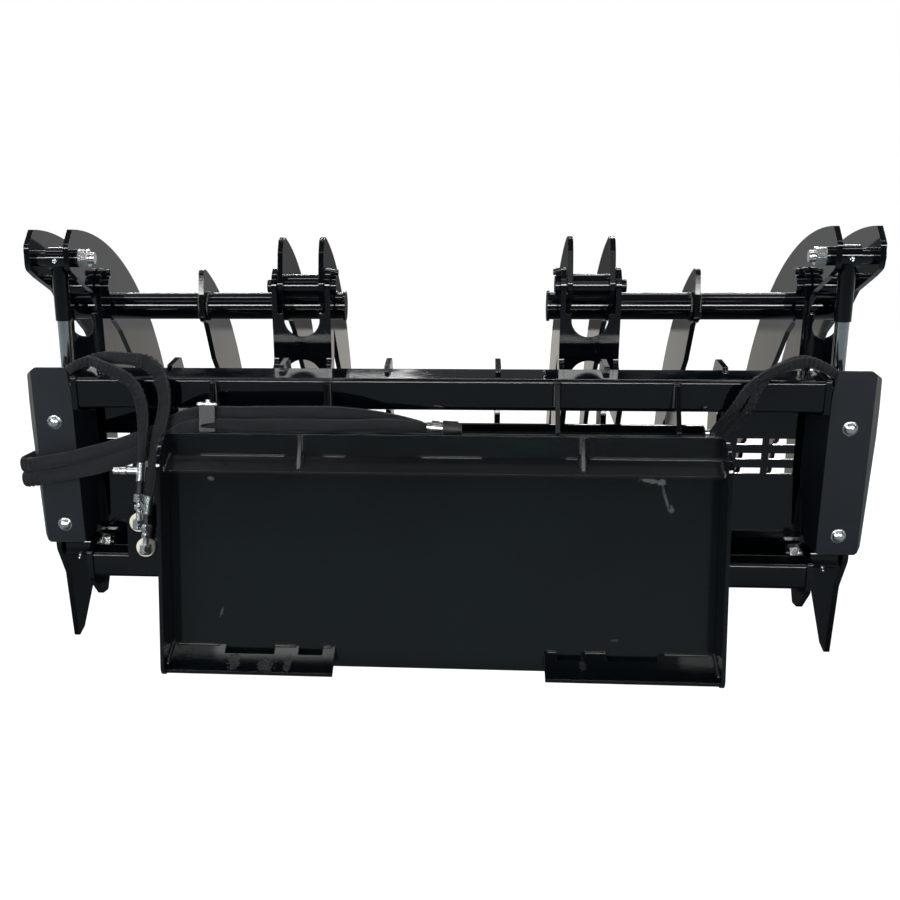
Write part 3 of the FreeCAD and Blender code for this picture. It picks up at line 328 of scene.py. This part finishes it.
def new_finish(name):
    """Empty material with its output and Principled shader."""
    material = bpy.data.materials.new(name)
    material.use_nodes = True
    tree = material.node_tree
    tree.nodes.clear()
    shader = tree.nodes.new("ShaderNodeBsdfPrincipled")
    output = tree.nodes.new("ShaderNodeOutputMaterial")
    tree.links.new(shader.outputs[0], output.inputs[0])
    return material, tree, shader


def here(tree):
    """Object coordinates, and their three parts."""
    spot = node(tree, "ShaderNodeTexCoord", output="Object")
    split = tree.nodes.new("ShaderNodeSeparateXYZ")
    tree.links.new(spot.socket, split.inputs[0])
    return spot, Wire(tree, split.outputs[0]), Wire(tree, split.outputs[1]), Wire(tree, split.outputs[2])


def noise(tree, spot, scale, detail=2.0, roughness=0.5, distortion=0.0):
    return node(tree, "ShaderNodeTexNoise", None, {"Vector": spot, "Scale": scale, "Detail": detail,
                "Roughness": roughness, "Distortion": distortion}, "Fac")


def bump(tree, height, distance, strength=1.0, normal=None):
    return node(tree, "ShaderNodeBump", None, {"Height": height, "Distance": distance,
                "Strength": strength, "Normal": normal})


def patch(tree, x, z, centre_x, centre_z, half_x, half_z, ragged):
    """1 inside a ragged oval on the loader plate's rear face, 0 outside."""
    across = (x - centre_x) / half_x
    along = (z - centre_z) / half_z
    return (1.0 - (across * across + along * along + ragged)).step(0.0, 0.25)


print("shader helpers ready")

# %% Floor
def stage_plane(name, size, place):
    deselect()
    bpy.ops.mesh.primitive_plane_add(size=size, location=place)
    plane = bpy.context.object
    plane.name = name
    bpy.ops.object.transform_apply(location=True, rotation=True, scale=True)
    return plane


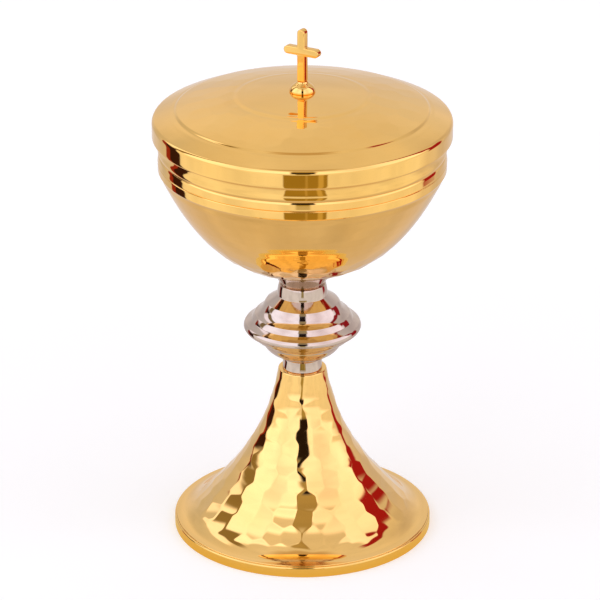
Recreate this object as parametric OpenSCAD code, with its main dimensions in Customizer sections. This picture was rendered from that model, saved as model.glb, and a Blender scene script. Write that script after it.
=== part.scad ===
// Ciborium: a footed metal cup with a lift-off lid and a cross finial.
// Millimetres, +Z up. The origin is the centre of the face that the foot rests on.

/* [Sheet metal] */
// Wall thickness of the spun shells
wall = 1.1; // [0.9:0.1:1.2]
// Radial gap between the lid's locating ring and the bowl's mouth
lid_play = 0.4; // [0.3:0.1:0.6]
// Width of the small chamfers that meet at the line between bowl and lid
line_chamfer = 0.3; // [0.2:0.1:0.4]

/* [Foot] */
// Radius of the foot at its rim
foot_r = 55.1; // [53:0.1:57]
// Height of the upright band round the rim
rim_h = 4.6; // [4.2:0.1:5]
// Height of the foot's flat top
foot_h = 72.7; // [70:0.1:75]
// Radius of the foot's flat top
foot_top_r = 9.6; // [9.2:0.1:9.8]

/* [Stem] */
// Radius of the lower collar
lower_collar_r = 8.5; // [8.2:0.1:9]
// Height of the lower collar
lower_collar_h = 5.1; // [4.5:0.1:6]
// Height of the waisted collar under the bowl
upper_collar_h = 6.2; // [5.8:0.1:6.6]
// Radius of the upper collar at its narrow lower end
waist_r = 9.3; // [9:0.1:9.6]

/* [Bowl] */
// Outside radius of the bowl at its mouth
mouth_r = 60.2; // [58:0.1:62]
// Height of the bowl from its seat to its mouth
bowl_h = 49.7; // [48:0.1:52]
// Radius of the bowl's flat seat on the collar
seat_r = 14; // [13.8:0.1:14.5]
// Height of the upright band at the bowl's mouth
mouth_band_h = 3.4; // [3:0.1:4]

/* [Lid] */
// Greatest radius of the lid, at its rim wall
lid_r = 62.5; // [61.5:0.1:64]
// Height of the lid from its lower edge to the top of its rim wall
lid_rim_h = 18.8; // [17.5:0.1:19.5]
// Height of the lid from its lower edge to its middle
lid_h = 29.7; // [29:0.1:30.5]
// Radius of the step where the sloped border meets the dome
step_r = 52.5; // [50:0.1:54]
// Length of the locating ring below the lid's lower edge
ring_drop = 4.2; // [3:0.1:4.2]

/* [Finial] */
// Radius of the round button under the cross
button_r = 5.4; // [5.2:0.1:5.8]
// Height of the button
button_h = 4.6; // [4.2:0.1:5]
// Height of the cross above the button
cross_h = 22.6; // [20:0.1:25]
// Length of the cross's bar
cross_w = 16.2; // [14:0.1:18]
// Width and thickness of the cross's arms
arm_w = 3.4; // [2.8:0.1:3.6]
// How far the cross is turned about the upright axis
cross_turn = -29.7; // [-90:0.1:90]

/* [Hidden] */
$fn = 120;

gold = "gold";
nickel = "silver";
steel = "lightslategray";

// Steps in one cubic curve, and in one small bow
curve_steps = 24;
bow_steps = 6;

// M6 tie rod and its fasteners
rod_r = 2.95;
rod_thread_r = 3;
rod_clear_r = 3.2;
washer_r = 8;
washer_h = 1.5;
lock_washer_r = 6;
lock_washer_h = 1.5;
nut_across = 10;
nut_h = 5;
rod_tail = 3.5;
boss_r = 7;
boss_floor = 1.2;

// M4 stud that holds the finial
stud_r = 1.95;
stud_thread_r = 2;
stud_clear_r = 2.15;
stud_bite = 3.2;
stud_tail = 1.2;
small_washer_r = 4.5;
small_washer_h = 0.8;
small_nut_across = 7;
small_nut_h = 3.2;
lid_seat_r = 6;

// Knop: radius and height above its lower end. Each ridge runs from its foot to its top.
knop_foot_r = 8.9;
knop_low_reeds = [
    [[12.9, 2.6], [17.4, 8.2]],
    [[17.9, 8.6], [22.0, 12.0]],
    [[22.4, 12.3], [24.9, 14.3]]
];
knop_high_ridges = [
    [[24.9, 14.3], [24.1, 16.2]],
    [[21.5, 17.8], [20.1, 20.1]],
    [[16.8, 23.1], [15.3, 25.7]],
    [[10.7, 28.8], [9.9, 33.7]]
];
knop_seam_h = 14.3;
knop_h = 33.7;
reed_rise = 0.6;
ridge_rises = [0.2, 0.08, 0.08, 0.15];
cove_rises = [-0.08, -0.35, -0.08];
foot_flare_rise = -0.25;
spacer_r = 5;

// Heights of the stack
collar_z = foot_h;
knop_z = collar_z + lower_collar_h;
neck_z = knop_z + knop_h;
bowl_z = neck_z + upper_collar_h;
mouth_z = bowl_z + bowl_h;
lid_top_z = mouth_z + lid_h;
button_z = lid_top_z;
cross_z = button_z + button_h;
under_foot_top_z = foot_h - wall;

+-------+

→ **Set task**:
Set down the listing in full, keeping every word exactly as it is.

→ **Exercise solution**:
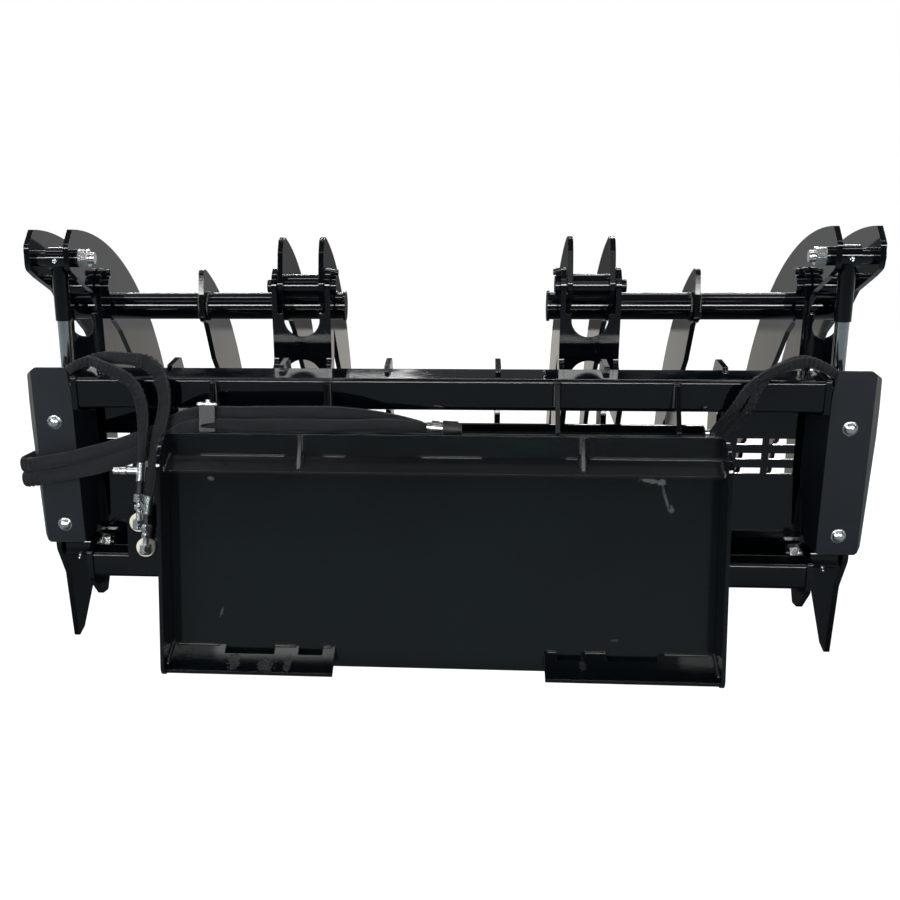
Write part 3 of the FreeCAD and Blender code for this picture. It picks up at line 328 of scene.py. This part finishes it.
def new_finish(name):
    """Empty material with its output and Principled shader."""
    material = bpy.data.materials.new(name)
    material.use_nodes = True
    tree = material.node_tree
    tree.nodes.clear()
    shader = tree.nodes.new("ShaderNodeBsdfPrincipled")
    output = tree.nodes.new("ShaderNodeOutputMaterial")
    tree.links.new(shader.outputs[0], output.inputs[0])
    return material, tree, shader


def here(tree):
    """Object coordinates, and their three parts."""
    spot = node(tree, "ShaderNodeTexCoord", output="Object")
    split = tree.nodes.new("ShaderNodeSeparateXYZ")
    tree.links.new(spot.socket, split.inputs[0])
    return spot, Wire(tree, split.outputs[0]), Wire(tree, split.outputs[1]), Wire(tree, split.outputs[2])


def noise(tree, spot, scale, detail=2.0, roughness=0.5, distortion=0.0):
    return node(tree, "ShaderNodeTexNoise", None, {"Vector": spot, "Scale": scale, "Detail": detail,
                "Roughness": roughness, "Distortion": distortion}, "Fac")


def bump(tree, height, distance, strength=1.0, normal=None):
    return node(tree, "ShaderNodeBump", None, {"Height": height, "Distance": distance,
                "Strength": strength, "Normal": normal})


def patch(tree, x, z, centre_x, centre_z, half_x, half_z, ragged):
    """1 inside a ragged oval on the loader plate's rear face, 0 outside."""
    across = (x - centre_x) / half_x
    along = (z - centre_z) / half_z
    return (1.0 - (across * across + along * along + ragged)).step(0.0, 0.25)


print("shader helpers ready")

# %% Floor
def stage_plane(name, size, place):
    deselect()
    bpy.ops.mesh.primitive_plane_add(size=size, location=place)
    plane = bpy.context.object
    plane.name = name
    bpy.ops.object.transform_apply(location=True, rotation=True, scale=True)
    return plane


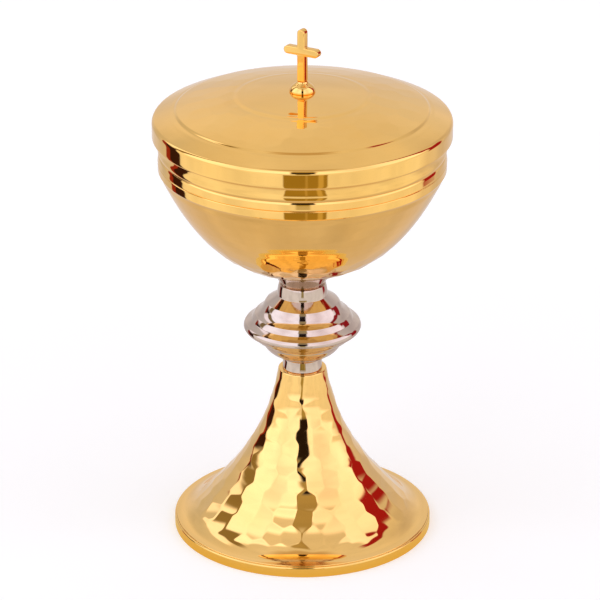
Recreate this object as parametric OpenSCAD code, with its main dimensions in Customizer sections. This picture was rendered from that model, saved as model.glb, and a Blender scene script. Write that script after it.
=== part.scad ===
// Ciborium: a footed metal cup with a lift-off lid and a cross finial.
// Millimetres, +Z up. The origin is the centre of the face that the foot rests on.

/* [Sheet metal] */
// Wall thickness of the spun shells
wall = 1.1; // [0.9:0.1:1.2]
// Radial gap between the lid's locating ring and the bowl's mouth
lid_play = 0.4; // [0.3:0.1:0.6]
// Width of the small chamfers that meet at the line between bowl and lid
line_chamfer = 0.3; // [0.2:0.1:0.4]

/* [Foot] */
// Radius of the foot at its rim
foot_r = 55.1; // [53:0.1:57]
// Height of the upright band round the rim
rim_h = 4.6; // [4.2:0.1:5]
// Height of the foot's flat top
foot_h = 72.7; // [70:0.1:75]
// Radius of the foot's flat top
foot_top_r = 9.6; // [9.2:0.1:9.8]

/* [Stem] */
// Radius of the lower collar
lower_collar_r = 8.5; // [8.2:0.1:9]
// Height of the lower collar
lower_collar_h = 5.1; // [4.5:0.1:6]
// Height of the waisted collar under the bowl
upper_collar_h = 6.2; // [5.8:0.1:6.6]
// Radius of the upper collar at its narrow lower end
waist_r = 9.3; // [9:0.1:9.6]

/* [Bowl] */
// Outside radius of the bowl at its mouth
mouth_r = 60.2; // [58:0.1:62]
// Height of the bowl from its seat to its mouth
bowl_h = 49.7; // [48:0.1:52]
// Radius of the bowl's flat seat on the collar
seat_r = 14; // [13.8:0.1:14.5]
// Height of the upright band at the bowl's mouth
mouth_band_h = 3.4; // [3:0.1:4]

/* [Lid] */
// Greatest radius of the lid, at its rim wall
lid_r = 62.5; // [61.5:0.1:64]
// Height of the lid from its lower edge to the top of its rim wall
lid_rim_h = 18.8; // [17.5:0.1:19.5]
// Height of the lid from its lower edge to its middle
lid_h = 29.7; // [29:0.1:30.5]
// Radius of the step where the sloped border meets the dome
step_r = 52.5; // [50:0.1:54]
// Length of the locating ring below the lid's lower edge
ring_drop = 4.2; // [3:0.1:4.2]

/* [Finial] */
// Radius of the round button under the cross
button_r = 5.4; // [5.2:0.1:5.8]
// Height of the button
button_h = 4.6; // [4.2:0.1:5]
// Height of the cross above the button
cross_h = 22.6; // [20:0.1:25]
// Length of the cross's bar
cross_w = 16.2; // [14:0.1:18]
// Width and thickness of the cross's arms
arm_w = 3.4; // [2.8:0.1:3.6]
// How far the cross is turned about the upright axis
cross_turn = -29.7; // [-90:0.1:90]

/* [Hidden] */
$fn = 120;

gold = "gold";
nickel = "silver";
steel = "lightslategray";

// Steps in one cubic curve, and in one small bow
curve_steps = 24;
bow_steps = 6;

// M6 tie rod and its fasteners
rod_r = 2.95;
rod_thread_r = 3;
rod_clear_r = 3.2;
washer_r = 8;
washer_h = 1.5;
lock_washer_r = 6;
lock_washer_h = 1.5;
nut_across = 10;
nut_h = 5;
rod_tail = 3.5;
boss_r = 7;
boss_floor = 1.2;

// M4 stud that holds the finial
stud_r = 1.95;
stud_thread_r = 2;
stud_clear_r = 2.15;
stud_bite = 3.2;
stud_tail = 1.2;
small_washer_r = 4.5;
small_washer_h = 0.8;
small_nut_across = 7;
small_nut_h = 3.2;
lid_seat_r = 6;

// Knop: radius and height above its lower end. Each ridge runs from its foot to its top.
knop_foot_r = 8.9;
knop_low_reeds = [
    [[12.9, 2.6], [17.4, 8.2]],
    [[17.9, 8.6], [22.0, 12.0]],
    [[22.4, 12.3], [24.9, 14.3]]
];
knop_high_ridges = [
    [[24.9, 14.3], [24.1, 16.2]],
    [[21.5, 17.8], [20.1, 20.1]],
    [[16.8, 23.1], [15.3, 25.7]],
    [[10.7, 28.8], [9.9, 33.7]]
];
knop_seam_h = 14.3;
knop_h = 33.7;
reed_rise = 0.6;
ridge_rises = [0.2, 0.08, 0.08, 0.15];
cove_rises = [-0.08, -0.35, -0.08];
foot_flare_rise = -0.25;
spacer_r = 5;

// Heights of the stack
collar_z = foot_h;
knop_z = collar_z + lower_collar_h;
neck_z = knop_z + knop_h;
bowl_z = neck_z + upper_collar_h;
mouth_z = bowl_z + bowl_h;
lid_top_z = mouth_z + lid_h;
button_z = lid_top_z;
cross_z = button_z + button_h;
under_foot_top_z = foot_h - wall;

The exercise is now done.